To be done: Below is a block of data; give all of it again word for word.
◆ ◆ ◆ ◆ ◆
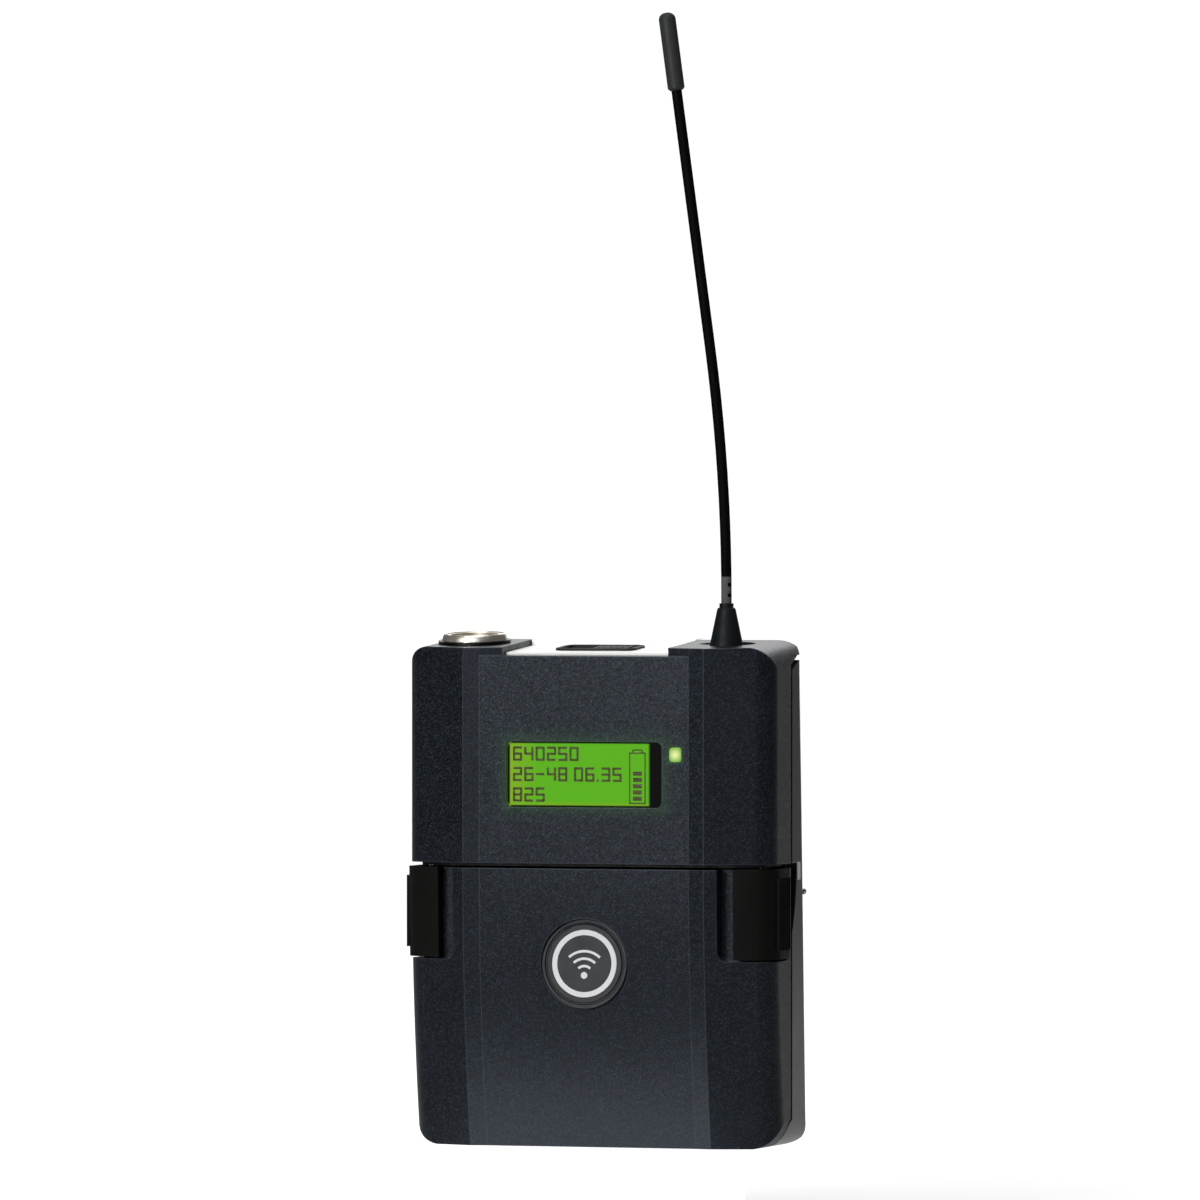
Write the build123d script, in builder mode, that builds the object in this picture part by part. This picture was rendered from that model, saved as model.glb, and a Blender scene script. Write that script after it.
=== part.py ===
"""Wireless guitar transmitter: a belt pack with a whip antenna, a display and two AA cells.

Frame: X to the right of someone facing the front, Y to the back, Z up, in millimetres.
The origin is the middle of the base of the whole pack, belt clip included.
Depths are measured backwards from the two front ridges and placed with at_depth().
"""
from build123d import *
from math import asin, cos, degrees, radians, sin, sqrt, tan
import os

os.makedirs("parts", exist_ok=True)

# --- walls and fits -------------------------------------------------------------------
WALL = 1.6
SEAM_GAP = 0.8                # between the painted shells and their neighbours
RUNNING = 0.06                # radial clearance on a pin
PRESS_GAP = 0.01              # radial clearance of a pressed pin
SLIDE_GAP = 0.2
SEAT_GAP = 0.1

# --- cells ----------------------------------------------------------------------------
CELL_R = 7.25
CELL_LENGTH = 50.5
CELL_EDGE = 0.4
CELL_NUB_R = 2.6
CELL_NUB = 1.2
CELL_GAP = 0.4
CELL_DEPTH = 13.1
CONTACT_ROOM = 2.35           # from a cell's end to the bay's end wall
BAY_END = CELL_LENGTH / 2 + CONTACT_ROOM
BAY_WALL = 1.2
BAY_FRONT = 8.0

# --- door hinge, under the cells --------------------------------------------------------
HINGE_Z = 2.0
HINGE_DEPTH = 14.4
HINGE_PIN_R = 0.6
HINGE_PIN_IN = 5.3            # the pin's end lies this far inside the pack's side
BARREL_IN = 8.5
EAR_R = 2.5
CELL_LOW_Z = HINGE_Z + sqrt((CELL_R + EAR_R + CELL_GAP / 2) ** 2
                            - (HINGE_DEPTH - CELL_DEPTH) ** 2)
CELL_PITCH = 2 * CELL_R + CELL_GAP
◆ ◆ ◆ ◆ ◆
Finished task:
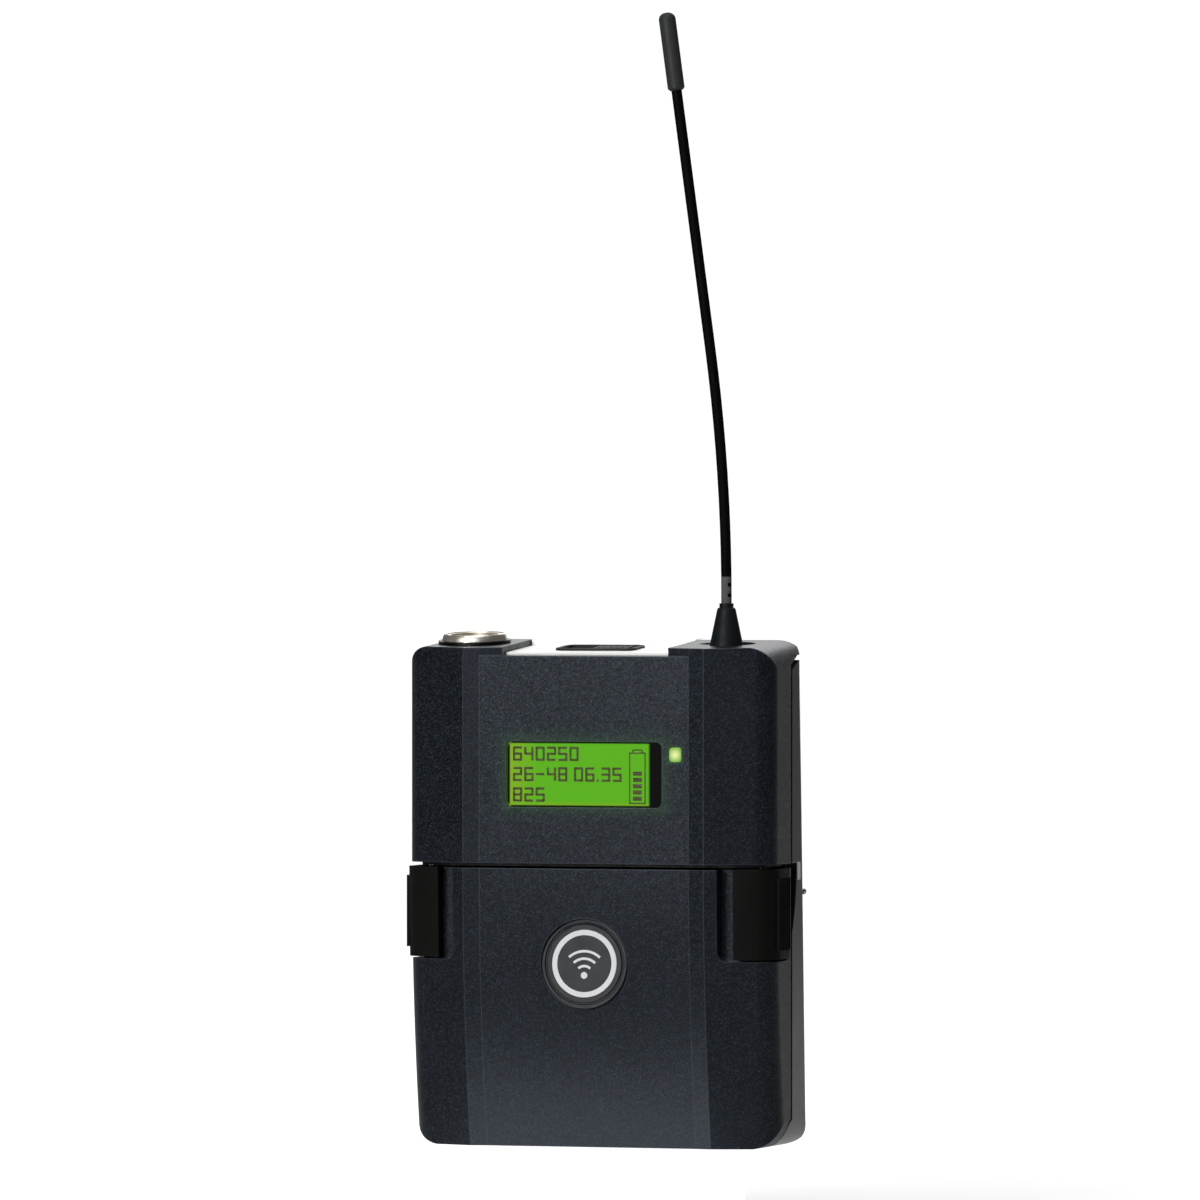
Write the build123d script, in builder mode, that builds the object in this picture part by part. This picture was rendered from that model, saved as model.glb, and a Blender scene script. Write that script after it.
=== part.py ===
"""Wireless guitar transmitter: a belt pack with a whip antenna, a display and two AA cells.

Frame: X to the right of someone facing the front, Y to the back, Z up, in millimetres.
The origin is the middle of the base of the whole pack, belt clip included.
Depths are measured backwards from the two front ridges and placed with at_depth().
"""
from build123d import *
from math import asin, cos, degrees, radians, sin, sqrt, tan
import os

os.makedirs("parts", exist_ok=True)

# --- walls and fits -------------------------------------------------------------------
WALL = 1.6
SEAM_GAP = 0.8                # between the painted shells and their neighbours
RUNNING = 0.06                # radial clearance on a pin
PRESS_GAP = 0.01              # radial clearance of a pressed pin
SLIDE_GAP = 0.2
SEAT_GAP = 0.1

# --- cells ----------------------------------------------------------------------------
CELL_R = 7.25
CELL_LENGTH = 50.5
CELL_EDGE = 0.4
CELL_NUB_R = 2.6
CELL_NUB = 1.2
CELL_GAP = 0.4
CELL_DEPTH = 13.1
CONTACT_ROOM = 2.35           # from a cell's end to the bay's end wall
BAY_END = CELL_LENGTH / 2 + CONTACT_ROOM
BAY_WALL = 1.2
BAY_FRONT = 8.0

# --- door hinge, under the cells --------------------------------------------------------
HINGE_Z = 2.0
HINGE_DEPTH = 14.4
HINGE_PIN_R = 0.6
HINGE_PIN_IN = 5.3            # the pin's end lies this far inside the pack's side
BARREL_IN = 8.5
EAR_R = 2.5
CELL_LOW_Z = HINGE_Z + sqrt((CELL_R + EAR_R + CELL_GAP / 2) ** 2
                            - (HINGE_DEPTH - CELL_DEPTH) ** 2)
CELL_PITCH = 2 * CELL_R + CELL_GAP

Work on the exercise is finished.